Building owner/client:

Glenkens Community & Arts Trust

Architect or lead designer:

John Crallen Architect

Local Authority Area:

Dumfries & Galloway

Nominating Body:

Galloway Glens Landscape Partnership Scheme (

Project Description

The project has completely renovated a derelict Galloway cottage in the middle of the village of Balmaclellan, turning an eyesore into a vibrant community hub and multi purpose building.

The original concept derived from two main places 1) a general feeling of redundancy and neglect in the centre of Balmaclellan village and 2)The continued ‘over-success’ of the Catstrand in the neighbouring settlement of New Galloway, being unable to host activities and events at the CatStrand. This resulted in a community consultation being undertaken, led by Glenkens Community & Arts Trust, which identified key points that a)the building was currently unused b)there was a need for a building staffed, not run by volunteers c)A project that make the most of the areas heritage d)provided training opportunities and encouraged young people to stay in the area d)complemented and added to the work of the Glenkens Men’s Shed behind the Smiddy building. In order to address these topics, the building had to be sustainable, accessible and well connected. These points were taken forward in the project brief and design. The contractor (Waugh & Sons) took on an apprentice to work on the building project. Through the construction phase a number of ‘come and see’ events were held for the local community to see progress and start to connect to the building.

The project has retained the external structure of the building – which was not the easiest or cheapest approach – but as a result the building yields both community and aesthetic benefits by retaining the look and feel of the Galloway village but providing facilities fit for the 21st century.  The choice to retain the external look of a Galloway cottage is in keeping with the surrounding village of Balmaclellan.  But we’ve also added an interesting contrast as part of the new build element, which is clad in larch with a zinc roof. This adds a modern twist whilst being entirely compatible in scale.

While retaining the original Galloway Cottage exterior, we brought the Smiddy into the 21st century by using modern technology to reduce energy usage and address the Climate Crisis – the Smiddy is insulated to a very high degree with triple glazing and funding from various bodies and an individual environmentalist has allowed us to install a 12Kw PV solar system which will completely cover the electrical needs.

We are a fully accessible building and aim to be completely inclusive in all we do. There is a dearth of fully accessible buildings in the area and so that aspect has been at the front of our thinking from day one in the design process.

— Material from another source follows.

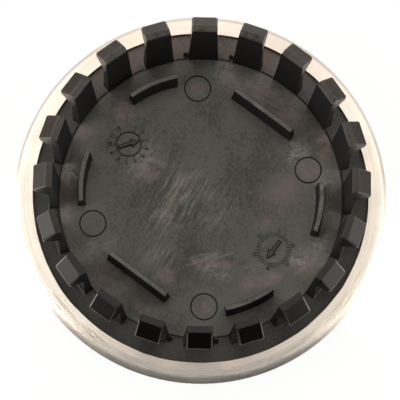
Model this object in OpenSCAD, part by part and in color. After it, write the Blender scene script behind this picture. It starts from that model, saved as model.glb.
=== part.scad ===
// Snap-in wheel centre cap, moulded in one piece: a painted rim, a back floor with ribs
// and tool marks, and a ring of barbed clips that hold it in the wheel's hub hole.
// It lies on its show face with the clips upright. The z axis is the cap's axis, z = 0 is
// the plane that the show face rests on, and +Y runs through the middle of one clip.

/* [Rim] */
// Outside diameter of the rim
rim_d = 83; // [80.5:0.5:92]
// Height of the rim's back face above the rest plane
rim_h = 6; // [5:0.1:8]
// Height of the rim's widest line above the rest plane
rim_widest_z = 3.2; // [1.8:0.1:3.6]
// Radial reach of the rounding between the back face and the widest line
back_round_w = 1.5; // [0.4:0.1:1.8]
// Radial reach of the rounding between the widest line and the show face
face_round_w = 2.8; // [1:0.1:3.6]

/* [Show face] */
// Diameter of the plain shallow dish in the show face
dish_d = 65; // [50:0.5:68]
// Depth of the dish
dish_depth = 1.6; // [0.8:0.1:2.4]
// Radial length of the dish's soft border
dish_border_w = 3; // [1:0.1:5]

/* [Back floor] */
// Diameter of the floor's mouth, where the painted back face ends
floor_mouth_d = 74.4; // [73.4:0.1:76]
// Depth of the floor below the rim's back face
floor_depth = 0.9; // [0.5:0.1:1.5]
// Radial width of the sloping wall round the floor
floor_wall_w = 0.1; // [0.05:0.05:0.6]
// Middle diameter of the fine groove at the feet of the clips
groove_d = 63.4; // [62:0.1:64]
// Width of the fine groove
groove_w = 0.4; // [0.2:0.1:0.8]
// Depth of the fine groove
groove_depth = 0.3; // [0.1:0.1:0.6]

/* [Clips] */
// Number of clips round the cap
clip_count = 20; // [12:1:22]
// Distance of a clip's flat inner face from the axis, at its foot
clip_in_r = 31.35; // [30.6:0.05:31.6]
// Outward lean of the inner face, from its foot to its top edge
clip_lean = 0.6; // [0:0.1:0.9]
// Radial thickness of a clip at its foot
clip_foot_t = 2.05; // [1.8:0.05:2.6]
// Radial thickness of a clip where the barb starts
clip_neck_t = 1.35; // [1.1:0.05:1.7]
// Width of a clip at its foot
clip_foot_w = 6.5; // [5.6:0.1:7.4]
// Width of a clip at its ridge
clip_head_w = 5.4; // [4.4:0.1:5.6]
// Radius of the fillets at a clip's foot
clip_fillet = 0.4; // [0.2:0.1:0.6]
// Height of the ridge above the back floor
ridge_h = 21.9; // [18:0.1:26]
// Radial distance from the inner top edge to the ridge
ridge_reach = 1.5; // [1:0.1:1.8]
// Drop from the ridge to the inner top edge
ridge_drop = 0.15; // [0:0.05:2]
// Radial distance from the ridge to the barb's outer land
barb_reach = 2.85; // [2.2:0.05:3.2]
// Drop from the ridge to the top of the land
ramp_drop = 3.85; // [3:0.1:4.6]
// Height of the outer land
land_h = 0.8; // [0.5:0.1:1.4]
// Drop from the land to the neck, along the barb's underside
under_drop = 3.2; // [2:0.1:4]
// Chamfer on the barb's side edges
barb_chamfer = 0.3; // [0.1:0.05:0.5]
// Radius of the rounding along the ridge and the other edges that run across the barb
barb_round = 0.35; // [0.1:0.05:0.4]

/* [Ribs] */
// Height of the ribs above the back floor
rib_h = 6.6; // [4:0.1:9]
// Thickness of a rib at its top
rib_top_t = 1.1; // [0.8:0.1:1.5]
// Thickness of a rib at its foot
rib_foot_t = 1.9; // [1.6:0.1:2.4]
// Chamfer along the top edges of a rib
rib_chamfer = 0.15; // [0.05:0.05:0.3]
// Angles of the two curved ribs and of the straight rib that stand on one half of the floor,
// counted from the clip on +Y
rib_turn = [24.7, 83.6, 144]; // [0:0.1:180]
// Middle radius of the curved ribs
arc_rib_r = 26.5; // [25:0.1:28]
// Angle that a curved rib spans
arc_rib_span = 24.2; // [12:0.1:30]
// Distance of the straight ribs from the axis
flat_rib_off = 22.95; // [21:0.05:24]
// Length of the straight ribs
flat_rib_len = 15.4; // [10:0.1:18]

/* [Tool marks] */
// Diameter of the ejector pin marks
pin_mark_d = 5.8; // [4:0.1:6.4]
// Distance of the ejector pin marks from the axis
pin_mark_r = 24.7; // [23:0.1:26]
// Angles of the two pairs of pin marks, counted from the clip on +Y
pin_mark_turn = [2.6, 105.3]; // [0:0.1:180]
// Width of the fine line round a mark or dial
mark_line_w = 0.35; // [0.2:0.05:0.6]
// Depth of the fine line round a mark or dial
mark_line_depth = 0.45; // [0.1:0.05:0.6]

/* [Feed nubs] */
// Diameter of the small nubs left beside the feet of some clips
nub_d = 1; // [0.4:0.1:1.2]
// Height of a nub above the back floor
nub_h = 0.6; // [0.3:0.1:1.2]
// Distance of the nubs from the axis
nub_r = 32.6; // [32.2:0.1:34]
// Angles of the nubs, counted from the clip on +Y
nub_turn = [7, -11, 187, 169]; // [-180:0.1:180]

/* [Dials] */
// Diameter of the fine ring round the first arrow
dial_d = 5.5; // [4:0.1:6.5]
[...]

The building is currently operated by the Glenkens Community & Arts Trust (who already run the popular CatStrand facility in the nearby town of New Galloway) means the variety of uses is massive and the project will actually reduce overcrowding in nearby facilities.

Having detailed the physical build in our project description, our supporting statement below goes more into community benefit and impact.

Supporting Statement

We have nominated this project as it is an excellent example of  community-led redevelopment and work to support sustainable communities in action.

In addition to Glenkens Communtiy & Arts Trusts' focus on community needs from the outset of the project brief (detailed in the description above), upon completion of the building, community suggestions for naming of rooms and other features were adopted. The completed building displays a range of local artwork and, following suggestions made, quotes and comments from the occupier of the building when it was previously a Smiddy.

GCAT’s role in overseeing the activities of the CatStrand nearby mean the cultural and artistic elements have come to this project easier than most. GCAT have worked really hard to meet the community’s needs. The Smiddy was only formally opened on the 29th November last year but is already a well used and established community facility in the village. We have a regular and growing clientele of community groups, including: Tai Chi , Yoga, the CatStrand Singers, Creative Writing, Writers Cafe, Tin Whistle, Ukulele group. The building is also seeing regular use for meetings both large and small. We have a true multi-use space incorporation a main ‘ auditorium ‘ type room with two smaller rooms available for hire. One of these has extra sound proofing and has been used for band rehearsal and is designated for other ‘ youth’ activities. We also have the Watson room which is a more formal meeting space for smaller groups but which features a display of Donald Watson paintings. The building has already had hires from Galloway and Southern Ayrshire Biosphere, Galloway Glens Landscape Partnership, Glenkens and District Trust, Community Enterprise Ltd, Third Sector D and G, Pamela Young Trust, etc.

We are currently in discussion with the South of Scotland Enterprise Agency looking at developing our thoughts on hot-desking / co-working space to assist the burgeoning ‘ working from home ‘ market. There are also discussions underway with D&G College about designating the Smiddy as a remote learning hub.

On the same site and working in tandem with the Smiddy is the Glenkens Men’s Shed which has dedicated areas for wood working , metal working , bicycle repairs and maintenance and general re-cycling / up cycling . They also run wood carving classes and the Shed is open 3 days per week with one evening session. Various art works have also been produced on-site including the forging of 80 ingots which featured in a recent exhibition at Gracefield Arts Centre in Dumfries.

Here are some testimonials from community members:

As a wheelchair user there are no problems with access to any of the facilities in the building, staff and volunteers seem to be really disability aware as well.

I’ve facilitated workshops and attended meetings at the Smiddy, and found it to be an excellent, adaptable meeting place, while at the same time it recalls the space and traditions of the old smithy. Locals and visitors appreciate the sense of continuity, while the same time making use of the very well-appointed modern facilities.